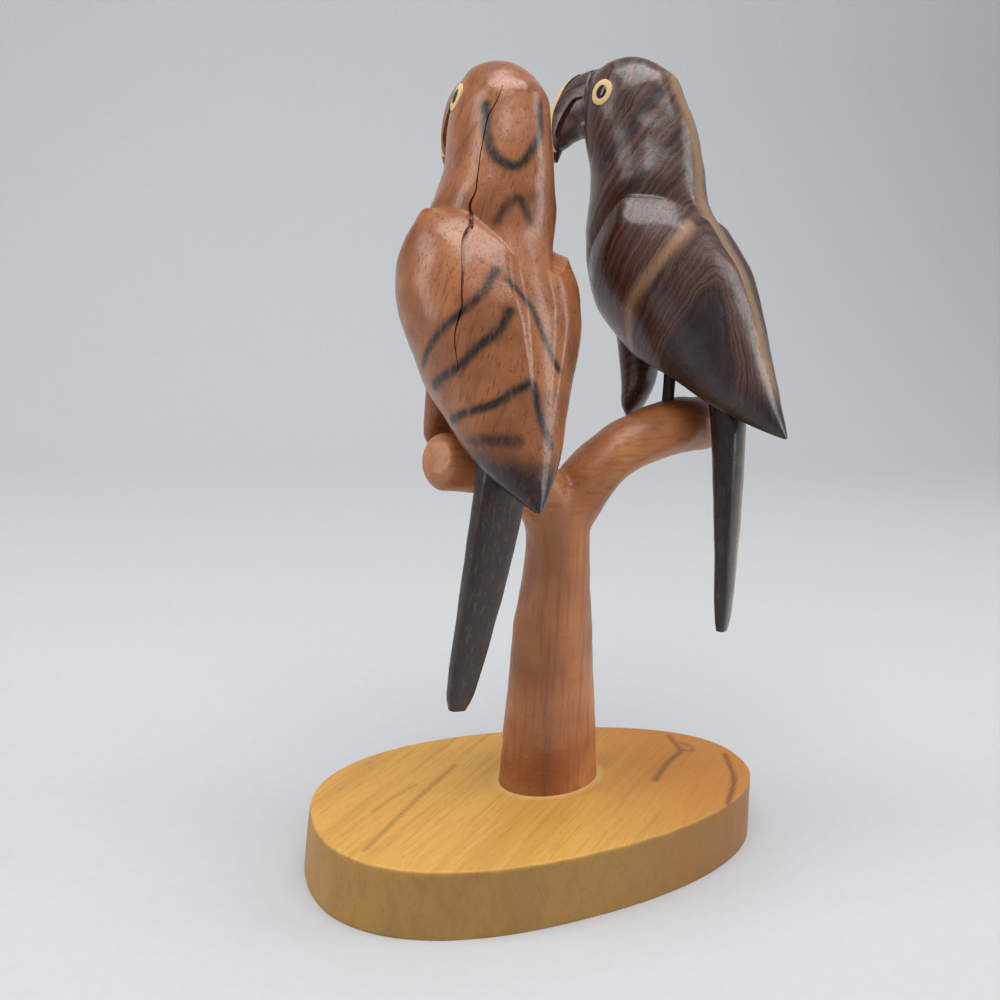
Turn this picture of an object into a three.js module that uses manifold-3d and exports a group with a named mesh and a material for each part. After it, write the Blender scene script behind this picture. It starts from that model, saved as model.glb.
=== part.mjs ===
// Carved parrot pair on a forked branch, standing on an oval board.
// Millimetres, +Z up. The origin is the middle of the board's underside, +X runs along the board
// towards the higher limb, and -Y is the side on which both birds show their backs and tails.
import * as THREE from "three";
import { mergeVertices } from "three/addons/utils/BufferGeometryUtils.js";
import Module from "manifold-3d";

const wasm = await Module();
wasm.setup();

// Driving dimensions of the board: a slightly egg-shaped oval, sawn with a small outward slope.
const BOARD_HALF_LENGTH = 65.3;
const BOARD_HALF_WIDTH = 33.5;
const BOARD_THICKNESS = 19;
const BOARD_ROUNDNESS = 2.27;
const BOARD_EGG = -0.134;
const BOARD_FLARE = 1.02;
const BOARD_EDGE = 0.5;
const BOARD_SEGMENTS = 72;

// The branch: a trunk that bends into the right limb, and a left limb that leaves it lower down.
// Each station is [x, y, z, half width, half depth]. The trunk's oval foot is turned by BRANCH_TURN.
const BRANCH_TURN = THREE.MathUtils.degToRad(7.5);
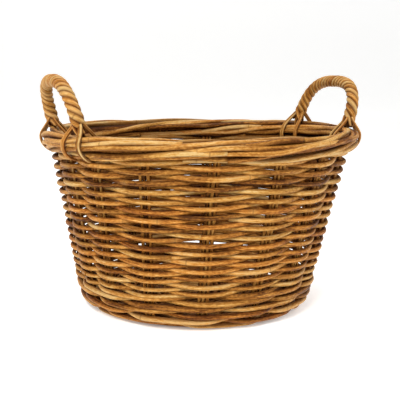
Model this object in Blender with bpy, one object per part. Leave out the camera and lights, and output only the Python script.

☆ ☆ ☆

» **THE EXERCISE**: Please print exactly what appears from the first line of the data through the line with "import Module from", including both of those lines and nothing past them.

» **CORRECT RESPONSE**:
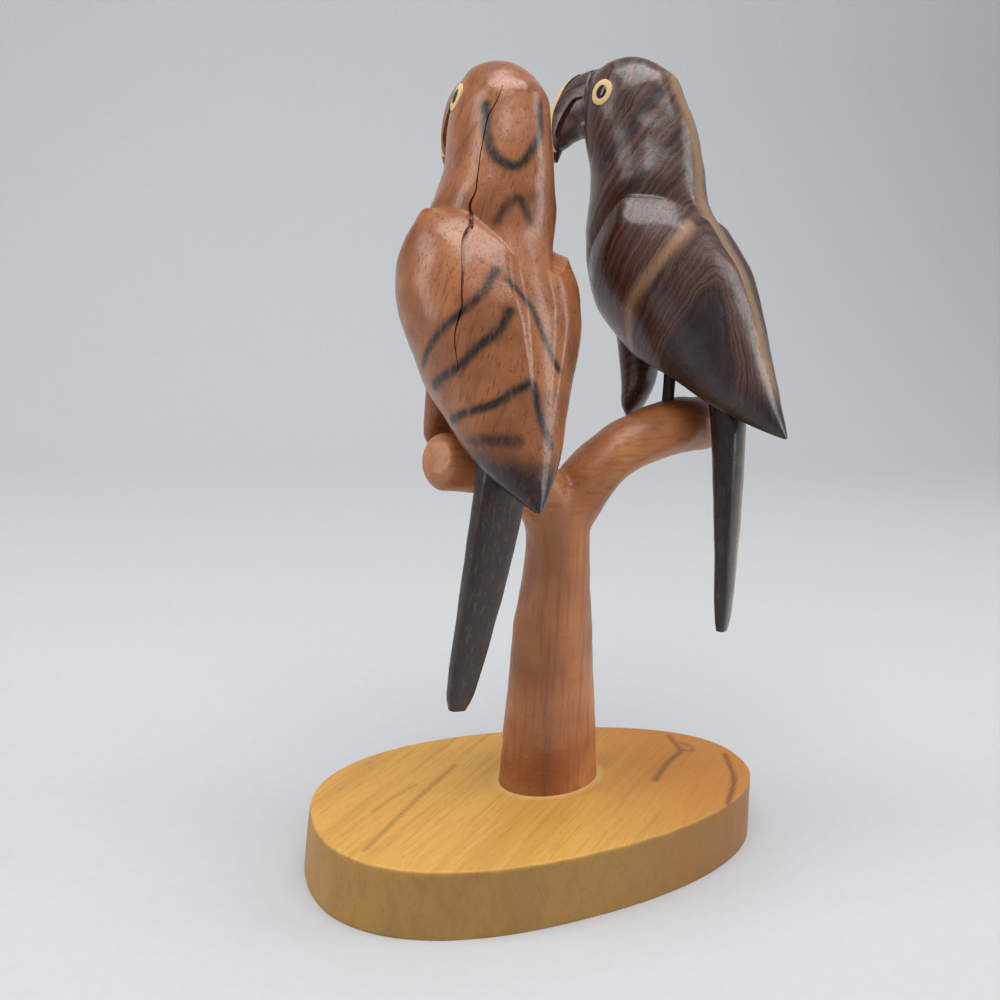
Turn this picture of an object into a three.js module that uses manifold-3d and exports a group with a named mesh and a material for each part. After it, write the Blender scene script behind this picture. It starts from that model, saved as model.glb.
=== part.mjs ===
// Carved parrot pair on a forked branch, standing on an oval board.
// Millimetres, +Z up. The origin is the middle of the board's underside, +X runs along the board
// towards the higher limb, and -Y is the side on which both birds show their backs and tails.
import * as THREE from "three";
import { mergeVertices } from "three/addons/utils/BufferGeometryUtils.js";
import Module from "manifold-3d";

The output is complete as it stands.